- **WHAT YOU HAVE TO DO**: Repeat the lines below exactly as written, please, from the line with "the cut end" to the line with "obj.parent = empty", both lines included, and no others.

- **DATASET**:

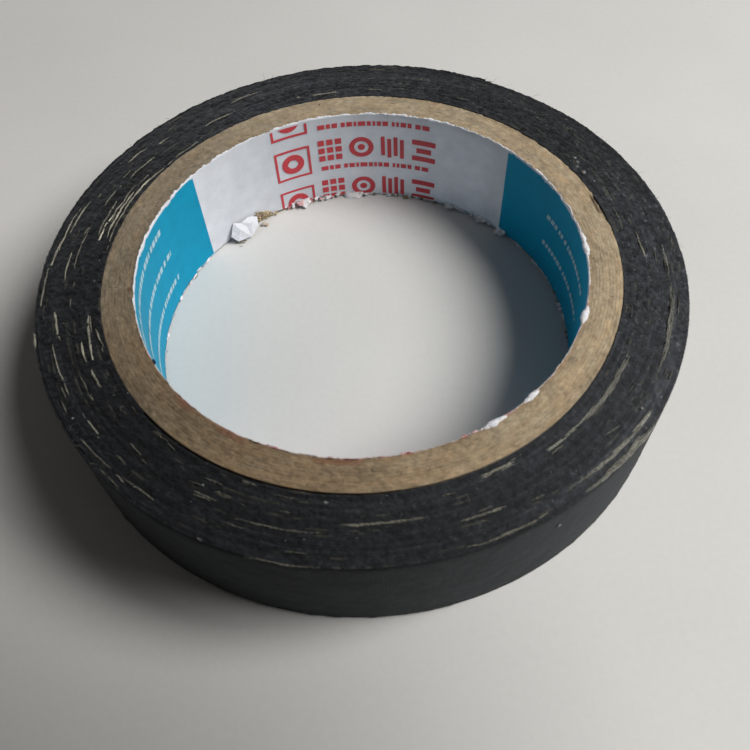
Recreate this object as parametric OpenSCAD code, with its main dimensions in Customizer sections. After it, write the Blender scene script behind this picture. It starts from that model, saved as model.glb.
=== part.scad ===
// Roll of cotton cloth electrical tape on a wound paper core.
// Frame: Z is the roll's axis, Z = 0 is the lower cut face, and the origin lies on the axis.
// The tape is one continuous strip, built from half turns. Their centres alternate between
// the axis and a point half a lap to the side, so that every lap grows out of the one below.

/* [Core] */
// Inner diameter of the core, over the printed liner
core_id = 76; // [50:1:80]
// Radial thickness of the core with its liner
core_wall = 5.5; // [3:0.1:8]
// Width of the roll along its axis
roll_w = 21; // [10:0.5:50]
// Thickness of the printed paper liner
liner_t = 0.12; // [0.08:0.01:0.3]
// Number of kraft plies in the core
ply_count = 10; // [10]
// Width of the butt seam in each ply
ply_seam = 0.4; // [0.2:0.1:0.8]
// Tilt of each butt seam from the roll's axis, in degrees
seam_tilt = 38; // [0:1:45]
// Direction from which the plies' seams are counted, in degrees
seam_start = 93; // [0:1:359]
// Turn from one ply's seam to the next, in degrees
seam_step = 137; // [31:1:170]

/* [Tape] */
// Thickness of the cotton cloth
cloth_t = 0.28; // [0.2:0.01:0.3]
// Thickness of the rubber adhesive under the cloth
adhesive_t = 0.12; // [0.08:0.01:0.2]
// Clearance left between neighbouring layers
layer_gap = 0.01; // [0.005:0.005:0.02]
// Full half turns of tape before the last, partial one; an even number
half_turns = 50; // [10:2:60]
// Distance that the adhesive stays back from each cut edge
adhesive_back = 0.15; // [0:0.05:0.5]
// Direction of the line where half turns meet, in degrees
handoff_dir = 219; // [0:1:359]

/* [Loose end] */
// Where the loose end's first fold lies, in degrees along the last half turn
end_start = 88; // [20:1:90]
// Angle that each segment of the loose end covers
seg_angle = 12; // [6:1:14]
// Number of segments in the loose end
seg_count = 6; // [6]

/* [Hidden] */
$fn = 96;

liner_color = [0.16, 0.62, 0.74];
kraft_light = [0.77, 0.64, 0.47];
kraft_dark = [0.72, 0.58, 0.41];
cloth_color = [0.13, 0.14, 0.15];
adhesive_color = [0.05, 0.05, 0.055];

// Core
core_inner_r = core_id / 2;
core_outer_r = core_inner_r + core_wall;
liner_outer_r = core_inner_r + liner_t;
ply_pitch = (core_wall - liner_t) / ply_count;
liner_seam = 0.35;      // width of the liner's seam
liner_seam_dir = -84;   // its direction, in degrees
bore_overcut = 1;       // how far a ring's bore cutter passes each face

// Block that cuts a seam: it reaches past the core wall on both sides and past both faces
seam_block_depth = 24;
seam_block_r = core_inner_r + 5;
seam_block_h = roll_w * 3;

// Tape: each layer is [inner, outer, edge], where inner and outer are measured outward from
// the lap's inner radius, and edge is the distance kept from each cut face
adhesive_outer = layer_gap + adhesive_t;
cloth_inner = adhesive_outer + layer_gap;
adhesive_layer = [layer_gap, adhesive_outer, adhesive_back];
cloth_layer = [cloth_inner, cloth_inner + cloth_t, 0];
// One lap's growth in radius
lap = cloth_t + adhesive_t + 2 * layer_gap;
// Angle by which the adhesive stops short of the strip's cut end
adhesive_stop = 0.3;

function is_even(n) = n % 2 == 0;

// A ring as wide as the roll, standing on Z = 0
module ring(inner_r, outer_r) {
    difference() {
        cylinder(r = outer_r, h = roll_w);
        translate([0, 0, -bore_overcut])
            cylinder(r = inner_r, h = roll_w + 2 * bore_overcut);
    }
}

// The block that cuts a paper seam through one side of a ring, tilted from the axis
module seam(direction, width, tilt) {
    rotate([0, 0, direction])
        translate([seam_block_r, 0, roll_w / 2])
            rotate([tilt, 0, 0])
                cube([seam_block_depth, width, seam_block_h], center = true);
}

// Printed paper that lines the bore, closed by a butt seam along the axis
module printed_liner() {
    color(liner_color) difference() {
        ring(core_inner_r, liner_outer_r);
        seam(liner_seam_dir, liner_seam, 0);
    }
}

// One ply of kraft paper; n counts outward from the liner.
// Shade and direction of tilt alternate from ply to ply.
module core_ply(n) {
    inner_r = liner_outer_r + (n - 1) * ply_pitch;
    color(is_even(n) ? kraft_light : kraft_dark) difference() {
        ring(inner_r + layer_gap, inner_r + ply_pitch);
        seam(seam_start + n * seam_step, ply_seam, is_even(n) ? seam_tilt : -seam_tilt);
    }
}

// One layer of half turn k, between two angles measured along that half turn
module arc(layer, k, from, to) {
    inner = layer[0];
    outer = layer[1];
    edge = layer[2];
    centre_x = is_even(k) ? 0 : lap / 2;
    half_start = is_even(k) ? 0 : 180;
    translate([centre_x, 0, edge])
        rotate([0, 0, half_start + from])
            rotate_extrude(angle = to - from)
                translate([core_outer_r + k * lap / 2 + inner, 0])
                    square([outer - inner, roll_w - 2 * edge]);
}

// Sets the strip on the roll, wound clockwise seen from above as it runs outward
module wound() {
    rotate([0, 0, handoff_dir]) mirror([0, 1, 0]) children();
}

// The buried laps, from the core to the line where the outermost lap begins
module laps(layer) {
    wound() union()
        for (k = [0 : half_turns - 3])
            arc(layer, k, 0, 180);
}

// The outermost lap: a full turn and the stretch that leads up to the loose end
module outer_lap(layer) {
    wound() union() {
        for (k = [half_turns - 2 : half_turns - 1])
            arc(layer, k, 0, 180);
        arc(layer, half_turns, 0, end_start);
    }
}

// Segment n of the loose end, counted from the first fold; stop shortens it at its far end
module end_segment(layer, n, stop = 0) {
    from = end_start + (n - 1) * seg_angle;
    wound() arc(layer, half_turns, from, from + seg_angle - stop);
}

module laps_cloth() {
    color(cloth_color) laps(cloth_layer);
}

module laps_adhesive() {
    color(adhesive_color) laps(adhesive_layer);
}

module outer_lap_cloth() {
    color(cloth_color) outer_lap(cloth_layer);
}

module outer_lap_adhesive() {
    color(adhesive_color) outer_lap(adhesive_layer);
}

module end_cloth(n) {
    color(cloth_color) end_segment(cloth_layer, n);
}

// The adhesive under segment n; on the last one it stops just short of the cut end
module end_adhesive(n) {
    color(adhesive_color)
        end_segment(adhesive_layer, n, stop = n == seg_count ? adhesive_stop : 0);
}

printed_liner();
core_ply(1);  // core_ply_01
core_ply(2);  // core_ply_02
core_ply(3);  // core_ply_03
core_ply(4);  // core_ply_04
core_ply(5);  // core_ply_05
core_ply(6);  // core_ply_06
core_ply(7);  // core_ply_07
core_ply(8);  // core_ply_08
core_ply(9);  // core_ply_09
core_ply(10);  // core_ply_10
laps_cloth();
laps_adhesive();
outer_lap_cloth();
outer_lap_adhesive();
end_cloth(1);  // end_cloth_1
end_cloth(2);  // end_cloth_2
end_cloth(3);  // end_cloth_3
end_cloth(4);  // end_cloth_4
end_cloth(5);  // end_cloth_5
end_cloth(6);  // end_cloth_6
end_adhesive(1);  // end_adhesive_1
end_adhesive(2);  // end_adhesive_2
end_adhesive(3);  // end_adhesive_3
end_adhesive(4);  // end_adhesive_4
end_adhesive(5);  // end_adhesive_5
end_adhesive(6);  // end_adhesive_6
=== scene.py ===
# A roll of cotton cloth electrical tape on a kraft core with a printed paper liner in its bore.
# The roll stands on the floor with its axis along +Z, the camera looks down on it from -Y.
# Lengths are worked out in millimetres and written in metres; angles along the wall are azimuths.
import math

import bpy
import numpy as np
from mathutils import Matrix, Vector


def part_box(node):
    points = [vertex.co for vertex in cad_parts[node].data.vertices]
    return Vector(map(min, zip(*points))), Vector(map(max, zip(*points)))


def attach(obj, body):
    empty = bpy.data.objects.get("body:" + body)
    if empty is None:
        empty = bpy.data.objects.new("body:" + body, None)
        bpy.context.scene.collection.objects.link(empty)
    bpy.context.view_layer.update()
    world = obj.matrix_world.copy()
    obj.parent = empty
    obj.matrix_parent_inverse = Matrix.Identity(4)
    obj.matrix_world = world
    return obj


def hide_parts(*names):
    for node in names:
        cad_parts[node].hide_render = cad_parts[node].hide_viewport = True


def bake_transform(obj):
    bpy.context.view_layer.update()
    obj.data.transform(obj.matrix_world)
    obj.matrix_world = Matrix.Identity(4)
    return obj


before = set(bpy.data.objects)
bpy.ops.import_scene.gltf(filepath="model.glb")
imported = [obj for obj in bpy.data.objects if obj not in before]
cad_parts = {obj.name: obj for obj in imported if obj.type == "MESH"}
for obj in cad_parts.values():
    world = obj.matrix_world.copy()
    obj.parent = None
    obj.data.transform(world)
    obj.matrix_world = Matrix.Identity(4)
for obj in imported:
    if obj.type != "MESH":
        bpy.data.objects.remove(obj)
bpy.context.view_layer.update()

# ---------------------------------------------------------------- sizes
MM = 0.001
low_corner, high_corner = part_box("printed_liner")
LINER_T = 0.12                                  # thickness of the paper liner
TOP = high_corner.z / MM                        # upper face, also the width of the roll
BORE = round((high_corner.x - low_corner.x) / 2 / MM - LINER_T, 2)      # radius
BORE = 38.0 if abs(BORE - 38.0) < 0.06 else BORE
CORE_R = 43.5                                   # outer radius of the kraft core
PLIES = 10
PLY_R = BORE + LINER_T                          # inner radius of the first ply
PLY_PITCH = (CORE_R - PLY_R) / PLIES
LAP = 0.42                                      # growth in radius per lap
FILM_IN, FILM_OUT = 0.01, 0.13                  # adhesive and cloth, out from the lap's radius
CLOTH_IN, CLOTH_OUT = 0.14, 0.42
HALF_TURNS = 50                                 # half turns before the last one
JOINT = 219.0                                   # azimuth where half turns meet
LAST_LAPS = (HALF_TURNS - 2) * 180              # degrees along the strip
LOOSE = HALF_TURNS * 180 + 88.0                 # the loose end's fold
SEGMENT = 12.0                                  # degrees per segment of the loose end
STRIP_END = LOOSE + 6 * SEGMENT
RIM = CORE_R + HALF_TURNS * LAP / 2 + CLOTH_OUT     # outer radius of the roll
DROP = -0.50                                    # the last laps sit lower: a soft corner

# The camera, and the card beside it
CAMERA_PLACE = Vector((0, -92.75, 122.2))
CAMERA_RIGHT = Vector((0.99735, -0.06433, -0.03401))
CAMERA_UP = Vector((0.07231, 0.82419, 0.56167))
CAMERA_AHEAD = Vector((0.00810, 0.56264, -0.82666))

TABLE = np.random.default_rng(20411).random(1 << 16) * 2 - 1


# ---------------------------------------------------------------- noise and curves
def lattice(ix, iy, iz, seed):
    """The random value at a whole-numbered point."""
    key = (ix * 73856093) ^ (iy * 19349663) ^ (iz * 83492791) ^ (seed * 2654435761 & 0x7FFFFFFF)
    key = (key ^ (key >> 13)) * 1274126177
    key = key ^ (key >> 16)
    return TABLE[key & 0xFFFF]


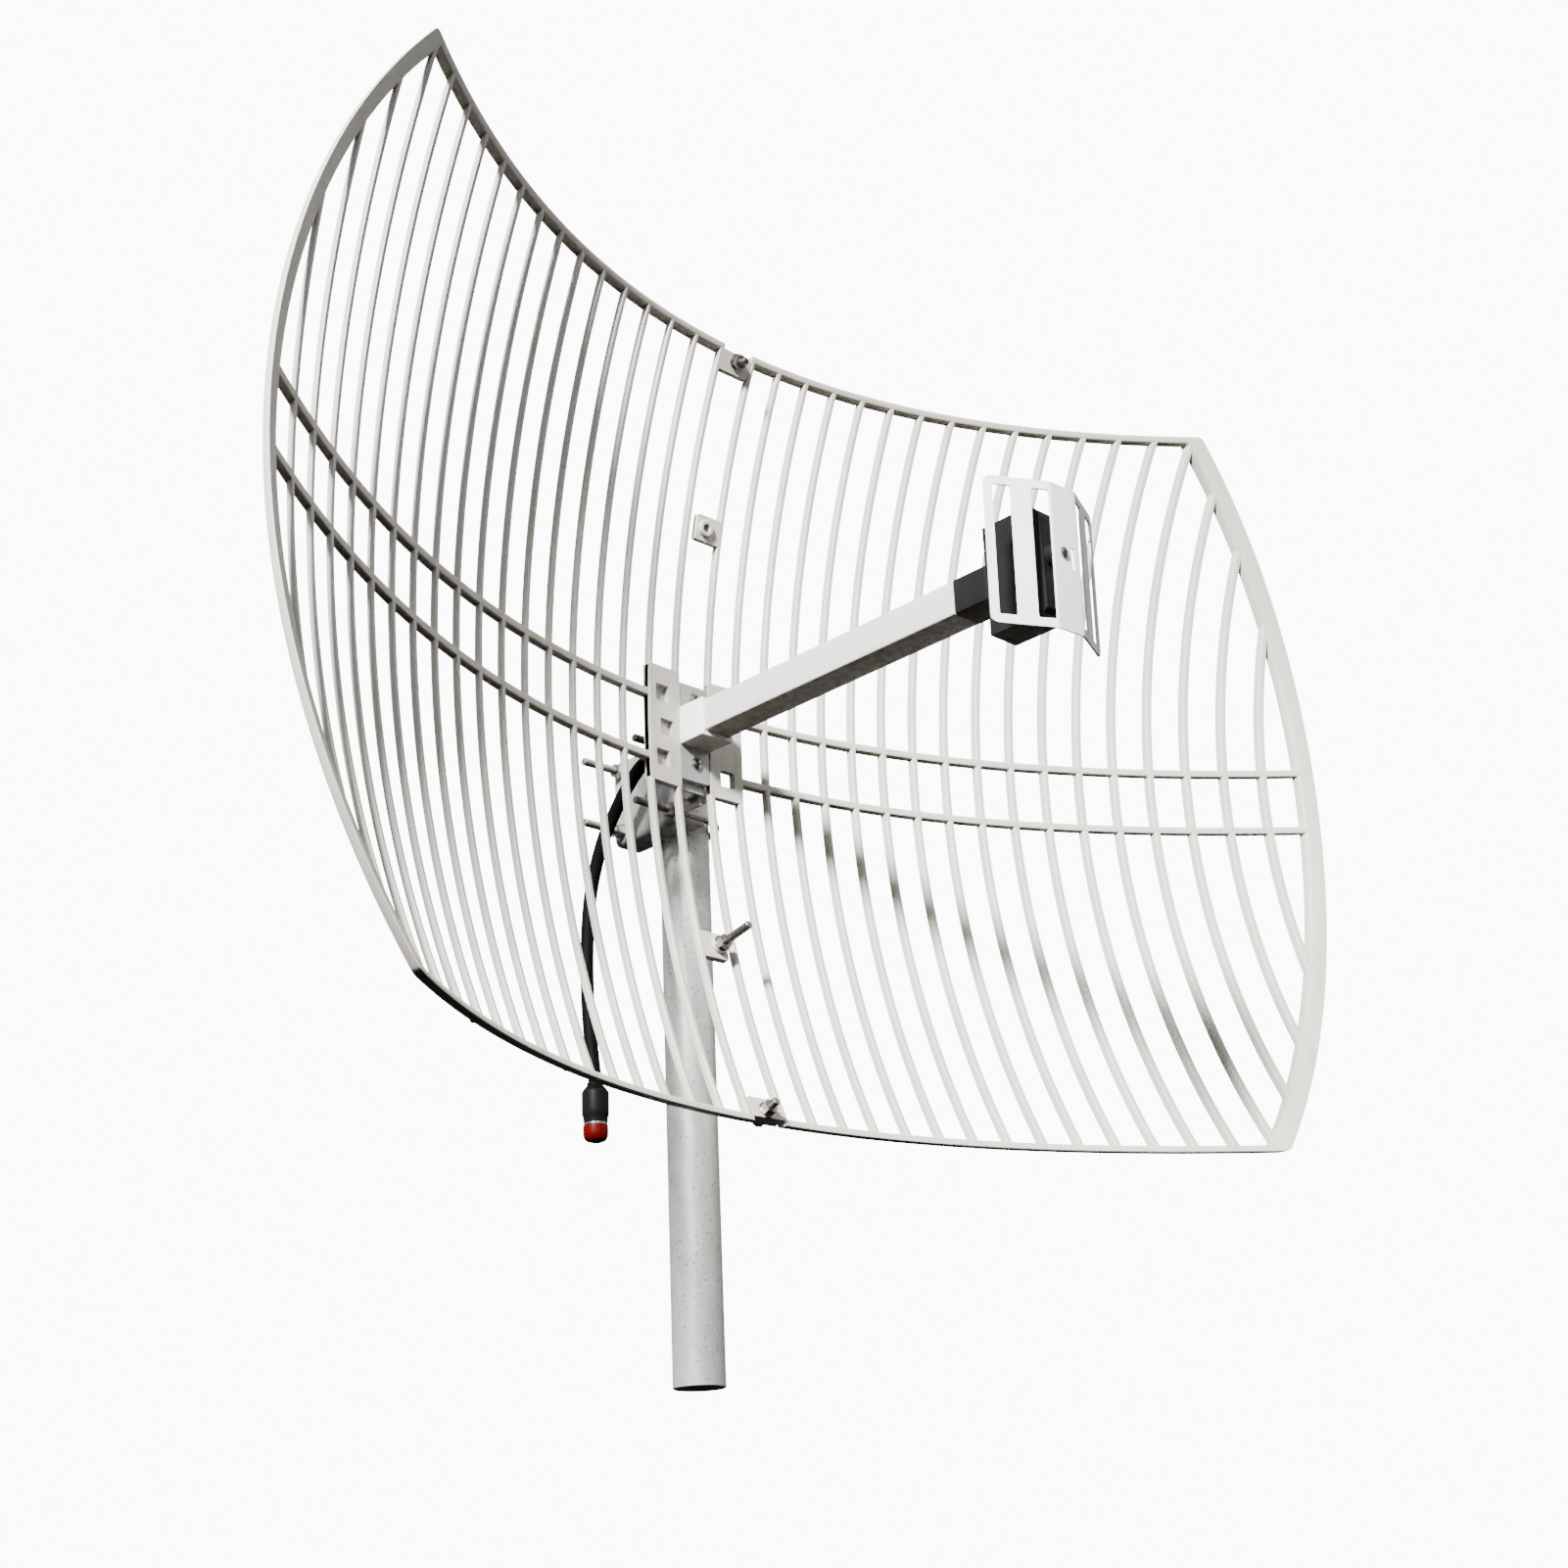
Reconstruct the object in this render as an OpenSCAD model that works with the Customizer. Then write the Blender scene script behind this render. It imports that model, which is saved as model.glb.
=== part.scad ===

- **RESPONSE**:
// The adhesive under segment n; on the last one it stops just short of the cut end
module end_adhesive(n) {
    color(adhesive_color)
        end_segment(adhesive_layer, n, stop = n == seg_count ? adhesive_stop : 0);
}

printed_liner();
core_ply(1);  // core_ply_01
core_ply(2);  // core_ply_02
core_ply(3);  // core_ply_03
core_ply(4);  // core_ply_04
core_ply(5);  // core_ply_05
core_ply(6);  // core_ply_06
core_ply(7);  // core_ply_07
core_ply(8);  // core_ply_08
core_ply(9);  // core_ply_09
core_ply(10);  // core_ply_10
laps_cloth();
laps_adhesive();
outer_lap_cloth();
outer_lap_adhesive();
end_cloth(1);  // end_cloth_1
end_cloth(2);  // end_cloth_2
end_cloth(3);  // end_cloth_3
end_cloth(4);  // end_cloth_4
end_cloth(5);  // end_cloth_5
end_cloth(6);  // end_cloth_6
end_adhesive(1);  // end_adhesive_1
end_adhesive(2);  // end_adhesive_2
end_adhesive(3);  // end_adhesive_3
end_adhesive(4);  // end_adhesive_4
end_adhesive(5);  // end_adhesive_5
end_adhesive(6);  // end_adhesive_6
=== scene.py ===
# A roll of cotton cloth electrical tape on a kraft core with a printed paper liner in its bore.
# The roll stands on the floor with its axis along +Z, the camera looks down on it from -Y.
# Lengths are worked out in millimetres and written in metres; angles along the wall are azimuths.
import math

import bpy
import numpy as np
from mathutils import Matrix, Vector


def part_box(node):
    points = [vertex.co for vertex in cad_parts[node].data.vertices]
    return Vector(map(min, zip(*points))), Vector(map(max, zip(*points)))


def attach(obj, body):
    empty = bpy.data.objects.get("body:" + body)
    if empty is None:
        empty = bpy.data.objects.new("body:" + body, None)
        bpy.context.scene.collection.objects.link(empty)
    bpy.context.view_layer.update()
    world = obj.matrix_world.copy()
    obj.parent = empty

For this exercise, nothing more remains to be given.